Śląskie. Wypadek w Rajczy. Matka z synem potrąceni na przejściu dla pieszych
Dwie osoby zostały potrącone na przejściu dla pieszych w Rajczy. To matka z synem. Oboje trafili do szpitala. Kierowca był trzeźwy.
Do wypadku doszło w sobotę wieczorem, 27 marca, na przejściu dla pieszych w Rajczy przed kościołem pw. św. Wawrzyńca i św. Kazimierza Królewicza w centrum Rajczy.. W niewyjaśnionych jeszcze okolicznościach kierowca lancii potrącił przechodzących przez przejście dla pieszych 57-letnią kobietę i jej 17-letniego syna. Oboje z poważnymi obrażeniami trafili do szpitala.
Dodajmy, że z powodu braku dostępnej karetki pogotowia ratunkowego pierwszej pomocy udzielili im, a następnie zabezpieczyli teren strażacy ochotnicy z jednostek w Rajczy i Rycerki Dolnej oraz Państwowej Straży Pożarnej z Żywca.
Śląskie. Dwie osoby ranne ;po potrąceniu w Rajczy
"Godz. 18.50 alarm w OSP Rajcza. Wyjazd do potrącenia dwóch osób na przejściu dla pieszych w centrum Rajczy. Z racji barku dostępnych zespołów pogotowia ratunkowego jednostki ochrony pożarowej z Rajczy, Rycerski Dolnej i PSP Żywiec zostały zadysponowane do udzielenia kwalifikowanej pierwszej pomocy.

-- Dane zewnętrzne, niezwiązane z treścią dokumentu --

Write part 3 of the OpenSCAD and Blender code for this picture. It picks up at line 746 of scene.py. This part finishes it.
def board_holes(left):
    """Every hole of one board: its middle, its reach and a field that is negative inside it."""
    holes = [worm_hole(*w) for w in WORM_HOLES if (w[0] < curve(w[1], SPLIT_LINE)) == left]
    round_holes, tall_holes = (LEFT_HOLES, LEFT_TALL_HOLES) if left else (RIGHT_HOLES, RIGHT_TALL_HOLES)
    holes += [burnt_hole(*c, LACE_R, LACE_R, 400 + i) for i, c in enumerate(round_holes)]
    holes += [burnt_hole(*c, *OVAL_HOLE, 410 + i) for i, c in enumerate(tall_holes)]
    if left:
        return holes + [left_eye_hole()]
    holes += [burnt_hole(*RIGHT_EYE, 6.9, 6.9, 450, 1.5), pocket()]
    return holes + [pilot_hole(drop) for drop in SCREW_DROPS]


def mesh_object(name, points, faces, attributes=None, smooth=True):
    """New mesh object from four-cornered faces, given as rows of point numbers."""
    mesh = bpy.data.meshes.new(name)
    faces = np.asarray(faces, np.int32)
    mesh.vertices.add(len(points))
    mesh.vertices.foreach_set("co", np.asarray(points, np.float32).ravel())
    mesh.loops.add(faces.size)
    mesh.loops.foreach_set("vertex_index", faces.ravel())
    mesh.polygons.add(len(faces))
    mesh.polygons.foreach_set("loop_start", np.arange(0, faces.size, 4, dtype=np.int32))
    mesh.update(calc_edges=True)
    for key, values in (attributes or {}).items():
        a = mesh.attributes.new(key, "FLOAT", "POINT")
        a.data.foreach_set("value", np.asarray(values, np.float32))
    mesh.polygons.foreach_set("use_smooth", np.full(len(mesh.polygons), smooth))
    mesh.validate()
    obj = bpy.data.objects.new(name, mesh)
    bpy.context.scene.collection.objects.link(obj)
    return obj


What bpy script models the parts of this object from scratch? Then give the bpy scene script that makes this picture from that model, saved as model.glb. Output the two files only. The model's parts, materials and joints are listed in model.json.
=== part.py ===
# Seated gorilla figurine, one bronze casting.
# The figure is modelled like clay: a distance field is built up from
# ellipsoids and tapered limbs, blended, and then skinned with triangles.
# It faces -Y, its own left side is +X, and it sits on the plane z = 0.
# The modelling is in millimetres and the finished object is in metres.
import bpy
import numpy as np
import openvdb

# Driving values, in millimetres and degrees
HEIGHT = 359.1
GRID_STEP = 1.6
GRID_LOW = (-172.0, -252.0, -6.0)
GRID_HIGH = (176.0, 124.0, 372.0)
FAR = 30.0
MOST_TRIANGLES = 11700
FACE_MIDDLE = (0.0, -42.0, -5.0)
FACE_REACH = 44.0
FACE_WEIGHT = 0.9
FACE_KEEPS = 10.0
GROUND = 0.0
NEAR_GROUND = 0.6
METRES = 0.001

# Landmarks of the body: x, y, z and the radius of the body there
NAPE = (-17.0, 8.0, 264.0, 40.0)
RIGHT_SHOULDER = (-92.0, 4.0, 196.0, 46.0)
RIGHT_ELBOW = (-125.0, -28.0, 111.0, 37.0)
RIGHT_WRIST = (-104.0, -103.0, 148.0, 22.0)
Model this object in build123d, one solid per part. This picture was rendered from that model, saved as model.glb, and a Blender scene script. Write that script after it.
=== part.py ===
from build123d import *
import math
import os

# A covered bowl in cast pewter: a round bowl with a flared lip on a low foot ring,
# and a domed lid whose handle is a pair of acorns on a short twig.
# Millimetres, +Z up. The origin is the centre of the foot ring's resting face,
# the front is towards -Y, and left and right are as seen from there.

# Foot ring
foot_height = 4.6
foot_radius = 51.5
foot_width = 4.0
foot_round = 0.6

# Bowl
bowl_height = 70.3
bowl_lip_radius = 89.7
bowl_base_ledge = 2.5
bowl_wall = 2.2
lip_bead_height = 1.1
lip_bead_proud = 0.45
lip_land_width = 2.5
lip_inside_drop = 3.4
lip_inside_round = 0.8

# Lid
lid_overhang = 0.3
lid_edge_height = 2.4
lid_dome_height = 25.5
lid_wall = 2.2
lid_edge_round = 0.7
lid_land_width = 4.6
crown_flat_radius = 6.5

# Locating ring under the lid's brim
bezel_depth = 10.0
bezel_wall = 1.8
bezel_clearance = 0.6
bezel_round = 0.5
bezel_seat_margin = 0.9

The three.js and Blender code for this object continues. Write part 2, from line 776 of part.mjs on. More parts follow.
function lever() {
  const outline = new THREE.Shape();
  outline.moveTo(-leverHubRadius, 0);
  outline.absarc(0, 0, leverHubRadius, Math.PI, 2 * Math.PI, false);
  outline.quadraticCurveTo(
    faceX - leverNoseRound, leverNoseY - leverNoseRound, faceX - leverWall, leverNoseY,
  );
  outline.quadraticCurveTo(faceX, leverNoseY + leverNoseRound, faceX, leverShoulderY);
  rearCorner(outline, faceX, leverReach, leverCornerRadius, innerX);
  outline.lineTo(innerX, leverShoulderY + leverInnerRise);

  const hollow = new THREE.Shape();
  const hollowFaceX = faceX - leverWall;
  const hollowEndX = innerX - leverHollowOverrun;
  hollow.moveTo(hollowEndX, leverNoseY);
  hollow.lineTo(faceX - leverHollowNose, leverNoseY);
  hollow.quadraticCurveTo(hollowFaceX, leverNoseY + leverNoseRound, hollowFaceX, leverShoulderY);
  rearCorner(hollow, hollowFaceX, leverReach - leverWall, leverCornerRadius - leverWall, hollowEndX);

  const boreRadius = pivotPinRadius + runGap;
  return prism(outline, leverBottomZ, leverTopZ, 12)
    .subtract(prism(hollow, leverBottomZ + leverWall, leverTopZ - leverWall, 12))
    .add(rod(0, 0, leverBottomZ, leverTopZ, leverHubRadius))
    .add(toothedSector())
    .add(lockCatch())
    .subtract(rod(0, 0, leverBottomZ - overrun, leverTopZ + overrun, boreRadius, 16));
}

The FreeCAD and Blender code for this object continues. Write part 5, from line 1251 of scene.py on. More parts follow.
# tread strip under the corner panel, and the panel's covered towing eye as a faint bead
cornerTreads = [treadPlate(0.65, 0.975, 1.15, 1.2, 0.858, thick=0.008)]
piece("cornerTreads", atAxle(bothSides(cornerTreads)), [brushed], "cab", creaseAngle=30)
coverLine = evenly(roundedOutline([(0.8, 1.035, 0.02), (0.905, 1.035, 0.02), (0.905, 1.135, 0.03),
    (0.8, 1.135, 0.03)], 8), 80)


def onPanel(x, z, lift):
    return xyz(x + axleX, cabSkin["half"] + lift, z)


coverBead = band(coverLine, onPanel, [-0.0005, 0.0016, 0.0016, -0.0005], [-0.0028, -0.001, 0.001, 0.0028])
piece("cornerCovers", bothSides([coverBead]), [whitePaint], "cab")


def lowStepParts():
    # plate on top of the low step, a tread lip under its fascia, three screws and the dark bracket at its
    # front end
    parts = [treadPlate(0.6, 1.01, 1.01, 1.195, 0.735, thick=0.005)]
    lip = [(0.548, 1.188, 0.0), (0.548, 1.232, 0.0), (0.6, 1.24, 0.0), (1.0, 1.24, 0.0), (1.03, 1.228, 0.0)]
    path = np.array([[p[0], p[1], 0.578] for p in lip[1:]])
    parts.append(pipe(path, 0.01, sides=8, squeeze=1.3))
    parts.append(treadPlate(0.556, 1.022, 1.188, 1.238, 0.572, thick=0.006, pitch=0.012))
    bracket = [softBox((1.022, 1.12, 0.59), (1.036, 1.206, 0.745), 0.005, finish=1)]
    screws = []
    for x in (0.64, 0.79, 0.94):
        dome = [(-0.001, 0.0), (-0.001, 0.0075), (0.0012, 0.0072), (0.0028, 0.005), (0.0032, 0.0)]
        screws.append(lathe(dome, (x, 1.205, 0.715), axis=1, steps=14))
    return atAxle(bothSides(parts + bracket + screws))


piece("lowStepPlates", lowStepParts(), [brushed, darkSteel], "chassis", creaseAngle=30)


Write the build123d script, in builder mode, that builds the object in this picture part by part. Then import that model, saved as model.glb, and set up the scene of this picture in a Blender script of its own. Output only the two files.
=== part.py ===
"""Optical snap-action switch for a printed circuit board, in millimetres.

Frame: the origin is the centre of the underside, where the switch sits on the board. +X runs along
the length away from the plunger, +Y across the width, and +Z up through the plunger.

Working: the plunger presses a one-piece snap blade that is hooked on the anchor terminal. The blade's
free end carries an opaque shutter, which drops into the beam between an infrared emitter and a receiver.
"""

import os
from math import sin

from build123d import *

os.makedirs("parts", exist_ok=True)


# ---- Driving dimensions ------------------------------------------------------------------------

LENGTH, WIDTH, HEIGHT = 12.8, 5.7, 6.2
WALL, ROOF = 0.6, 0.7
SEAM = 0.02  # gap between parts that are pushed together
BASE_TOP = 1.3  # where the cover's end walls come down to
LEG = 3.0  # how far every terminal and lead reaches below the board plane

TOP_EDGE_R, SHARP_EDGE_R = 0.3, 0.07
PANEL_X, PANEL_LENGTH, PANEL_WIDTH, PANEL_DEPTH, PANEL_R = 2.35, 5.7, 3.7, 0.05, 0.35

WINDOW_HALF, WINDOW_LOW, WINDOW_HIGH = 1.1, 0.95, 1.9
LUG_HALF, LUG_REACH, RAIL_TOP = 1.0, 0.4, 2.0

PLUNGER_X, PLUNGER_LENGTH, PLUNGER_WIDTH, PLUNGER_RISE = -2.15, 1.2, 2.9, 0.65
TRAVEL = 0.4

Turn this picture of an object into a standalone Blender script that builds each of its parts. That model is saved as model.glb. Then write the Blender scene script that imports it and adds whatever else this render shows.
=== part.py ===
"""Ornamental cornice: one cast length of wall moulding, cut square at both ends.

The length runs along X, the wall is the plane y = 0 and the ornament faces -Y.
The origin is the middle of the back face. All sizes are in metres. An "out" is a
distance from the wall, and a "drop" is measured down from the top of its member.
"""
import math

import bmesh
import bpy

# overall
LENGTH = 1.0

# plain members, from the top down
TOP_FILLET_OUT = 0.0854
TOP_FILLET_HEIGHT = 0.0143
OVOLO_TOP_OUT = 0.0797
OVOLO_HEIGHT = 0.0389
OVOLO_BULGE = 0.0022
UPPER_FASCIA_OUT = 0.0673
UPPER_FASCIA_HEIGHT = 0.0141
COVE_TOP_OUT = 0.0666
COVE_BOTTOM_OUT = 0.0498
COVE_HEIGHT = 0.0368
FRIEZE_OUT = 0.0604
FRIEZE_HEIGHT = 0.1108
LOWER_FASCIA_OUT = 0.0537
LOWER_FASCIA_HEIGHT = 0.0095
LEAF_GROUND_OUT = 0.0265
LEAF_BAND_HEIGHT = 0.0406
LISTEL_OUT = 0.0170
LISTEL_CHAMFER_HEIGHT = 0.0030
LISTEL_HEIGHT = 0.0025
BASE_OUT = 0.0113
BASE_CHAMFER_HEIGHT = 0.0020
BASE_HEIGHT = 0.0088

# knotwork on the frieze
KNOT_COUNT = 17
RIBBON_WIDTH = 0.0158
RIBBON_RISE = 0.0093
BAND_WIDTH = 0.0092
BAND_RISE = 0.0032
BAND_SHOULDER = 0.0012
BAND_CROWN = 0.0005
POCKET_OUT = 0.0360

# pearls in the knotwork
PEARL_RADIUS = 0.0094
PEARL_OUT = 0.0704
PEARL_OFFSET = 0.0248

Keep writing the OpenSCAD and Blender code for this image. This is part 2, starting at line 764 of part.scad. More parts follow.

Z uwagi na tłum gapiów wyznaczono strefę działań przy użyciu taśmy ostrzegawczej i odgrodzono teren akcji parawanem ratowniczym.
Po około 30 minutach poszkodowani zabezpieczeni medycznie zostali przekazani zespołom bielskiego i żywieckiego pogotowia ratunkowego, a następnie przetransportowani do szpitala” - relacjonowali akcję strażacy z Rajczy.
Pojazdem kierował 63-letni mężczyzna. Badanie alkomatem wskazało, że w chwili wypadku był trzeźwy. Przyczyny i przebieg wypadku badają policjanci.